El paleoantropólogo Eudald Carbonell sostiene que todavía no somos humanos. Quiere decir que no pensamos como especie, creo. En realidad, nos comportamos como una plaga. Ecológicamente hablando, somos una plaga, una especie oportunista y resistente a los mecanismos de defensa de las demás, a cuya costa crecemos de forma rápida e incontrolada. El problema de las plagas es que cavan su propia fosa. Al expandirse a expensas de todo, acaban diezmadas y reducidas a pequeños estocs residuales, prestos, eso sí, a empezar de nuevo. Si pensáramos como especie e inteligentemente, no nos doblegaríamos tan dócilmente a los principios generales de la ecología y adoptaríamos estrategias sensatas para con nuestros intereses. No lo hacemos. Casi llegados al punto álgido de nuestra expansión epidémica, no nos percatamos de nada, creemos que gobernamos al sistema que en realidad nos gobierna a nosotros y actuamos de instinto, como una langosta africana cualquiera.

Pretender que los chinos o los indios no viertan dióxido de carbono a la atmósfera después de que los occidentales la hayamos colmado de este gas (en términos de efecto invernadero) es poco realista, amén de cínico. Pero verter más CO2 resulta perjudicial para todos. Para resolver semejante conflicto precisaríamos pensar como especie. Ello nos llevaría a frenar el boom demográfico, a contener la demanda de energía fósil y a redistribuir los recursos económicos acaparados durante el proceso de acumulación vivido por Occidente en la primera fase de la civilización industrial. No lo haremos, obviamente, porque pensamos como individuos y, pues, no hemos desarrollado y asumido los valores culturales que nos inducirían a adoptar esta sociológicamente trabajosa decisión.
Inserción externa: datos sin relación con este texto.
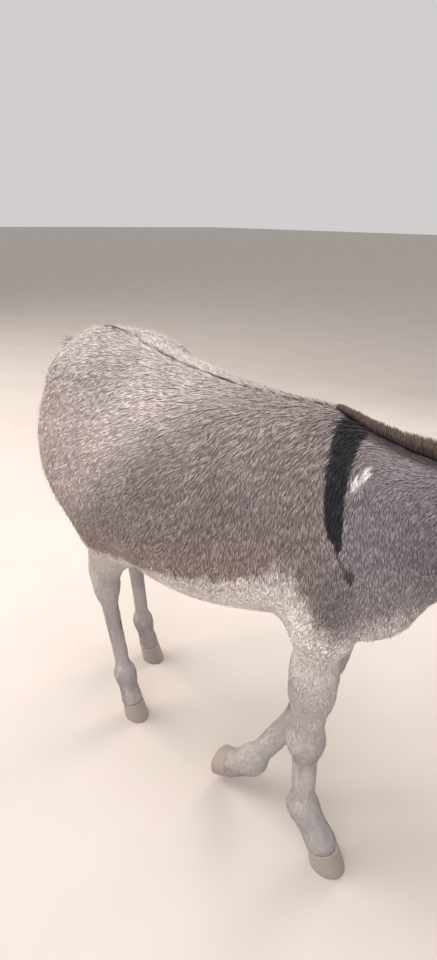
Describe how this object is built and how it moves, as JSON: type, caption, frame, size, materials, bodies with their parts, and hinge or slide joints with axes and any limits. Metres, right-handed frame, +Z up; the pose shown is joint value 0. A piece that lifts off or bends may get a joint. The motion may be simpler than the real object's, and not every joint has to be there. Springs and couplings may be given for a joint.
{
  "type": "donkey",
  "caption": "Life-size still donkey standing on its planted legs with one foreleg lifted, long upright ears, short mane, shoulder cross stripe, pale belly and tufted tail.",
  "frame": {"origin": "centre of the bounding box on the floor that the three planted hooves stand on", "axes": "+X forward towards the head, +Y to the animal's left, +Z up"},
  "size_m": [1.6468, 0.4478, 1.2145],
  "materials": {
    "coat_grey": "short grey-fawn coat of overlapping hair tufts, matt",
    "coat_pale": "short cream to greyish white coat, matt",
    "hair_dark": "coarse dark brown hair in locks, matt",
    "eye": "dark brown eye, wet and glossy",
    "hoof_horn": "grey horn with fine growth rings, satin"
  },
  "bodies": {
    "root": {"trunk": "coat_grey", "neck": "coat_grey", "head": "coat_grey", "ear_right": "coat_grey", "ear_left": "coat_grey", "tail": "coat_grey", "foreleg_right": "coat_pale", "foreleg_left": "coat_pale", "hindleg_right": "coat_pale", "hindleg_left": "coat_pale", "mane": "hair_dark", "tail_tuft": "hair_dark", "eye_right": "eye", "eye_left": "eye", "hoof_fore_right": "hoof_horn", "hoof_fore_left": "hoof_horn", "hoof_hind_right": "hoof_horn", "hoof_hind_left": "hoof_horn"}
  },
  "joints": []
}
Si no acabamos pensando como especie a algunas generaciones vista, las leyes de la ecología nos tratarán como a cualquiera de las demás especies, que tampoco piensan. Peor, de hecho, porque nuestro imperfecto pensamiento nos hace ecológicamente muy agresivos. Disponemos de racionalidad para capturar y transformar como nunca antes lo hizo especie alguna, pero no para comprender nuestro lugar en la biosfera. Somos una plaga menos inteligente de lo que creemos. Las leyes de la ecología nos pararán los pies, ya empezaron a hacerlo. Pero no sin dolor y sufrimiento.

Todo ello, poco le importa al planeta. La buena fe de quienes pretenden salvarlo es tan incuestionable como evidente su ingenuidad. Lo único que de verdad peligra somos nosotros. La Tierra y su biosfera han tenido atmósferas oxidantes y reductoras, temperaturas altas y bajas, unas especies u otras. Quien necesita esta atmósfera, este clima, estas especies y estos paisajes que ahora hay somos los humanos. Si pensáramos como especie, la cumbre de Copenhague sería un éxito. Mejor dicho: no haría falta.